Die Menschheit stand am Abgrund eines furchtbaren Weltkrieges, des schrecklichsten, der je über die Erde seit Schöpfungsbeginn kommen sollte.
Nun sind bereits über vierzig Jahre vergangen seit den ersten Schüssen zu diesem zweiten Weltkrieg. Viele Wunden sind verheilt, manches Grauen fast vergessen, leider aber auch Gottes Güte und Erbarmen, welche in vielen Einzelschicksalen sichtbar geworden waren.
In dieser Berichterstattung sollen keine alten Dinge wieder aufgewärmt werden, wie es im Trend unserer Zeit liegen mag, sondern der Name Gottes soll verherrlicht werden, der in den Tagen größter Not für viele die einzige Zuflucht und Hilfe war.

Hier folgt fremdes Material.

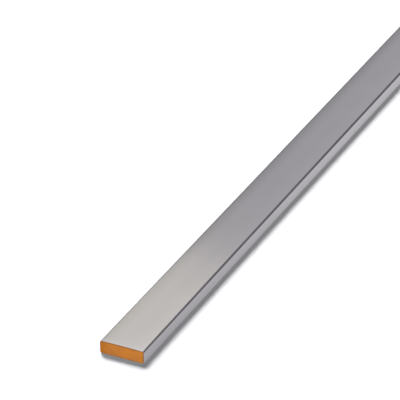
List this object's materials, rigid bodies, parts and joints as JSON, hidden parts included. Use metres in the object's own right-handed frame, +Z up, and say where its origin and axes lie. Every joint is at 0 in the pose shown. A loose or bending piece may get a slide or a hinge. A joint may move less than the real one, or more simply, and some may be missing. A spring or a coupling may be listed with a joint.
{
  "type": "copper busbar",
  "caption": "Flat rectangular copper bar, tinned on its long faces and bare at its square-sawn ends, that carries current between clamped terminals.",
  "frame": {"origin": "middle of the underside, halfway along the bar", "axes": "+X along the bar, +Y across its width, +Z up through its thickness, away from the face that it lies on"},
  "size_m": [1, 0.01, 0.003],
  "materials": {
    "tinned_surface": "satin"
  },
  "bodies": {
    "root": {"busbar": "tinned_surface"}
  },
  "joints": []
}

In diesem Werk soll keinem Menschen ein Heldendenkmal gesetzt werden, wir sollen aber erinnert werden an wunderbare Führungen und Bewahrungen in gefahrvollster Zeit.
In den vergangenen Monaten wurden mir so viele eindrucksvolle Zeugnisse vom Wirken Gottes im Leben einzelner Familien während des Krieges, die Gott allein vertraut haben, erzählt, dass ich mich entschloss, aus den hervorragendsten Berichten ein Gemälde der Vergangenheit zu gestalten. Ich hielt es für angebracht, aus der Vielzahl der Berichte eine fortlaufende, zusammengefasste Erzählung niederzuschreiben, wobei Namen von noch lebenden Personen rein zufällig wären. Die Begebenheiten, die hierin geschildert werden, beruhen aber auf durchlebten Erfahrungen. Nie werde ich die Tatsache vergessen, dass sich ein junger Christ aus unserer Heimat freiwillig gemeldet hat für die Schlacht um Stalingrad, um damit einem Familienvater die Rückkehr aus dem Kessel zu ermöglichen. Er selber hat dadurch sein Leben geopfert, denn er hat seine irdische Heimat nie wiedergesehen. Auch von ihm werden wir in diesem Buch lesen können.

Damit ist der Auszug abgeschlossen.